[Start DATA LISTING]

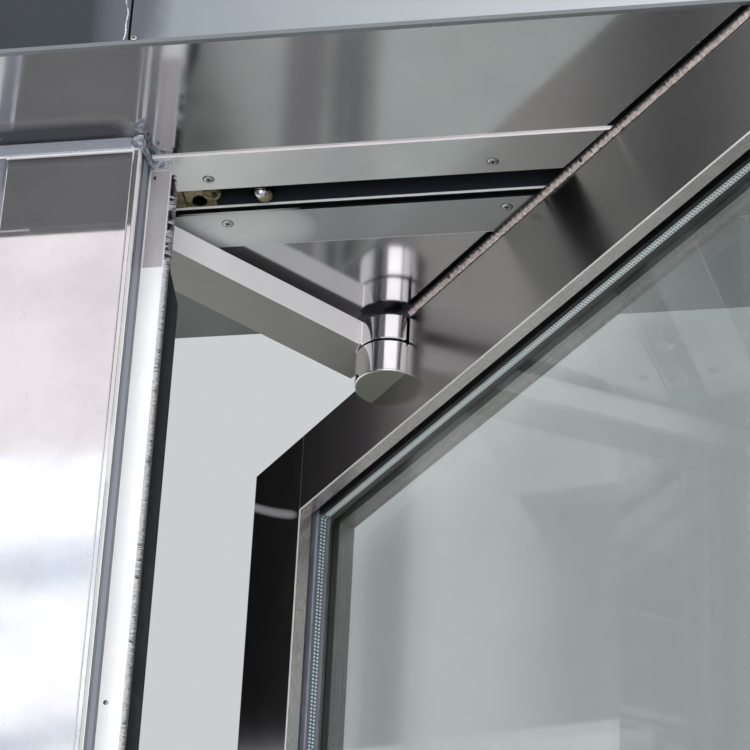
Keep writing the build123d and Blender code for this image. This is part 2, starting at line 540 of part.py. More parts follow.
with BuildPart() as left_edge_seal:
    bar(LEAF, PANE_LEFT, PANE_RIGHT, OUTER_PANE_BACK, INNER_PANE_FRONT, PANE_BOTTOM, PANE_TOP)
    bar(LEAF, SIGHT_LEFT, SIGHT_RIGHT, OUTER_PANE_BACK, INNER_PANE_FRONT, SIGHT_BOTTOM, SIGHT_TOP,
        mode=Mode.SUBTRACT)
    bar(LEAF, SIGHT_LEFT - SPACER_THICK, SIGHT_RIGHT + SPACER_THICK, SPACER_FRONT, SPACER_BACK,
        SIGHT_BOTTOM - SPACER_THICK, SIGHT_TOP + SPACER_THICK, mode=Mode.SUBTRACT)
left_edge_seal.part.label = "left_edge_seal"
export_step(left_edge_seal.part, "parts/left_edge_seal.step")

BRUSH_START = SWEEP_R + LEAF_BRUSH_GAP
with BuildPart() as left_leaf_brushes:
    bar(LEAF, BRUSH_START, LATCH_LENGTH, 0, LEAF_BRUSH_THICK, LEAF_TOP, SWING_TOP)
    bar(LEAF, BRUSH_START, LATCH_LENGTH, 0, LEAF_BRUSH_THICK, SWING_BOTTOM, LEAF_BOTTOM)
    bar(LEAF, LATCH_LENGTH, LATCH_LENGTH + MEETING_BRUSH_PROUD, HALF_THICK - MEETING_BRUSH_THICK / 2,
        HALF_THICK + MEETING_BRUSH_THICK / 2, LEAF_BOTTOM, LEAF_TOP)
left_leaf_brushes.part.label = "left_leaf_brushes"
export_step(left_leaf_brushes.part, "parts/left_leaf_brushes.step")

ROLLER_BASE = SOFFIT_TOP + ROLLER_LIFT
ROLLER_TOP = ROLLER_BASE + ROLLER_HEIGHT
with BuildPart() as left_guide:
    bar(LEAF, ARM_LENGTH - GUIDE_PLATE_LENGTH / 2, ARM_LENGTH + GUIDE_PLATE_LENGTH / 2,
        HALF_THICK - GUIDE_PLATE_WIDTH / 2, HALF_THICK + GUIDE_PLATE_WIDTH / 2, LEAF_TOP, SWING_TOP)
    turned(LEAF, ARM_LENGTH, HALF_THICK,
           (0, SWING_TOP), (ROLLER_PIN_R, SWING_TOP), (ROLLER_PIN_R, ROLLER_BASE),
           (ROLLER_R - ROLLER_EDGE, ROLLER_BASE), (ROLLER_R, ROLLER_BASE + ROLLER_EDGE),
           (ROLLER_R, ROLLER_TOP - ROLLER_EDGE), (ROLLER_R - ROLLER_EDGE, ROLLER_TOP), (0, ROLLER_TOP))
left_guide.part.label = "left_guide"
export_step(left_guide.part, "parts/left_guide.step")

PULL_X = GLASS_RIGHT + STILE_WIDTH / 2
with BuildPart() as left_pull:
    rod(LEAF, PULL_X, -PULL_STAND, PULL_R, PULL_MIDDLE_HEIGHT - PULL_LENGTH / 2,
        PULL_MIDDLE_HEIGHT + PULL_LENGTH / 2)
    fillet(left_pull.faces().filter_by(Axis.Z).edges(), PULL_EDGE)
    for lift in (-PULL_POST_SPACING / 2, PULL_POST_SPACING / 2):
        foot = LEAF.from_local_coords(Vector(PULL_X, 0, PULL_MIDDLE_HEIGHT + lift))
        with BuildSketch(Plane(origin=foot, x_dir=LEAF.x_dir, z_dir=-LEAF.y_dir)) as post_section:
            Circle(PULL_POST_R)
        extrude(post_section.sketch, amount=PULL_STAND)
        with BuildSketch(Plane(origin=foot, x_dir=LEAF.x_dir, z_dir=-LEAF.y_dir)) as rose_section:
            Circle(PULL_ROSE_R)
        extrude(rose_section.sketch, amount=PULL_ROSE_THICK)
left_pull.part.label = "left_pull"
export_step(left_pull.part, "parts/left_pull.step")

for source, label in (
        (left_hinge_stile, "right_hinge_stile"), (left_latch_stile, "right_latch_stile"),
        (left_top_rail, "right_top_rail"), (left_bottom_rail, "right_bottom_rail"),
        (left_knuckles, "right_knuckles"), (left_glazing_beads, "right_glazing_beads"),
        (left_glass, "right_glass"), (left_spacer, "right_spacer"),
        (left_edge_seal, "right_edge_seal"), (left_leaf_brushes, "right_leaf_brushes"),
        (left_guide, "right_guide"), (left_pull, "right_pull")):
    with BuildPart() as right_leaf_piece:
        mirror(source.part, about=Plane.YZ)
    right_leaf_piece.part.label = label
    export_step(right_leaf_piece.part, "parts/" + label + ".step")
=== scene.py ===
"""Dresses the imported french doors: finishes, seals, screws, studio and camera."""
import json
import logging
import math
import random
from collections.abc import Iterator
from dataclasses import dataclass
from enum import Enum

import bmesh
import bpy
from mathutils import Matrix, Vector


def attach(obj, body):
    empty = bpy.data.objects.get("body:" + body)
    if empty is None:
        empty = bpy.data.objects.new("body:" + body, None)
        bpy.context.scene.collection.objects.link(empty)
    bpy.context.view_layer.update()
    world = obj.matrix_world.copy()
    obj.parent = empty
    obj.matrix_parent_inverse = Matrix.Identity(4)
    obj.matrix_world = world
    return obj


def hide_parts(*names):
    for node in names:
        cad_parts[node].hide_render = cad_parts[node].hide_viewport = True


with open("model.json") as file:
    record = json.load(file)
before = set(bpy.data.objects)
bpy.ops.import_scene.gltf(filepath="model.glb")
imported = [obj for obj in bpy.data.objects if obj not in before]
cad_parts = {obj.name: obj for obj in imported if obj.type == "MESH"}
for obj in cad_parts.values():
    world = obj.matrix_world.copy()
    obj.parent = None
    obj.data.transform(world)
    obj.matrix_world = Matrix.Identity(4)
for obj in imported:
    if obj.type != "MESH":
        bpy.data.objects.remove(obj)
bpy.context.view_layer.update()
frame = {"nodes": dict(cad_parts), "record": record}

LOG = logging.getLogger("french_doors")
Colour = tuple[float, float, float]
Point = tuple[float, float, float]


def linear(code: str) -> Colour:
    """Turn a display colour such as 8c8f90 into linear light.

    Args:
        code: Six hexadecimal digits.

    Returns:
        The red, green and blue parts in linear light.
    """
    parts = [int(code[i:i + 2], 16) / 255 for i in (0, 2, 4)]
    return tuple(p / 12.92 if p <= 0.04045 else ((p + 0.055) / 1.055) ** 2.4 for p in parts)


class Body(Enum):
    """The moving groups of the CAD model that new pieces ride on."""

    FRAME = "frame"
    LEFT_LEAF = "left_leaf"
    RIGHT_LEAF = "right_leaf"


class Side(Enum):
    """Which half of the doors a piece belongs to."""

    LEFT = "left"
    RIGHT = "right"

    @property
    def leaf(self) -> Body:
        """The leaf body of this half."""
        return Body.LEFT_LEAF if self is Side.LEFT else Body.RIGHT_LEAF

    @property
    def sign(self) -> float:
        """The sign of X on this half."""
        return -1.0 if self is Side.LEFT else 1.0

    @property
    def mirror(self) -> Matrix:
        """Identity on the left, a flip of X on the right."""
        return Matrix.Diagonal((-self.sign, 1.0, 1.0, 1.0))


class Axis(Enum):
    """What a tone is measured along: a coordinate, or the distance from the knuckle axis."""

    X = 0
    Y = 1
    Z = 2
    AROUND = 3


class Grain(Enum):
    """Direction that a brushed or rolled finish runs in."""

    ALONG_WALL = "x"
    UPRIGHT = "z"
    ALONG_LEAF = "leaf"
    ALONG_ARM = "arm"
    NONE = "none"

    @property
    def turn(self) -> float:
        """Angle from the wall to the X axis of the finish."""
        rest = DoorSizes.rest_angle
        return {Grain.ALONG_LEAF: rest, Grain.ALONG_ARM: -rest}.get(self, 0.0)

    @property
    def lines(self) -> Point:
        """Frequency of the fine lines along each axis, per metre."""
        slow, fine, even = 14.0, 2600.0, 260.0
        return {Grain.UPRIGHT: (fine, fine, slow), Grain.NONE: (even, even, even)}.get(self, (slow, fine, fine))


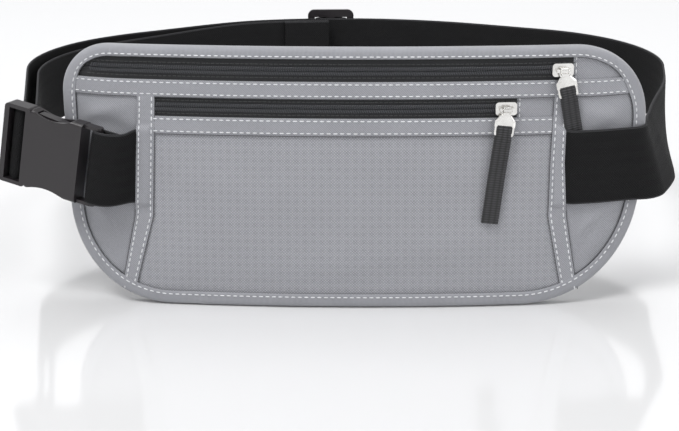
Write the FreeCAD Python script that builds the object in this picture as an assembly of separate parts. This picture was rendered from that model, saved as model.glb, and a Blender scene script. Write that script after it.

[End DATA LISTING]

## EXERCISE AIM:
Exactly as written, return the lines from the line containing "for source, label" through the line containing "for node in", both included.

## EXPECTED ANSWER:
for source, label in (
        (left_hinge_stile, "right_hinge_stile"), (left_latch_stile, "right_latch_stile"),
        (left_top_rail, "right_top_rail"), (left_bottom_rail, "right_bottom_rail"),
        (left_knuckles, "right_knuckles"), (left_glazing_beads, "right_glazing_beads"),
        (left_glass, "right_glass"), (left_spacer, "right_spacer"),
        (left_edge_seal, "right_edge_seal"), (left_leaf_brushes, "right_leaf_brushes"),
        (left_guide, "right_guide"), (left_pull, "right_pull")):
    with BuildPart() as right_leaf_piece:
        mirror(source.part, about=Plane.YZ)
    right_leaf_piece.part.label = label
    export_step(right_leaf_piece.part, "parts/" + label + ".step")
=== scene.py ===
"""Dresses the imported french doors: finishes, seals, screws, studio and camera."""
import json
import logging
import math
import random
from collections.abc import Iterator
from dataclasses import dataclass
from enum import Enum

import bmesh
import bpy
from mathutils import Matrix, Vector


def attach(obj, body):
    empty = bpy.data.objects.get("body:" + body)
    if empty is None:
        empty = bpy.data.objects.new("body:" + body, None)
        bpy.context.scene.collection.objects.link(empty)
    bpy.context.view_layer.update()
    world = obj.matrix_world.copy()
    obj.parent = empty
    obj.matrix_parent_inverse = Matrix.Identity(4)
    obj.matrix_world = world
    return obj


def hide_parts(*names):
    for node in names:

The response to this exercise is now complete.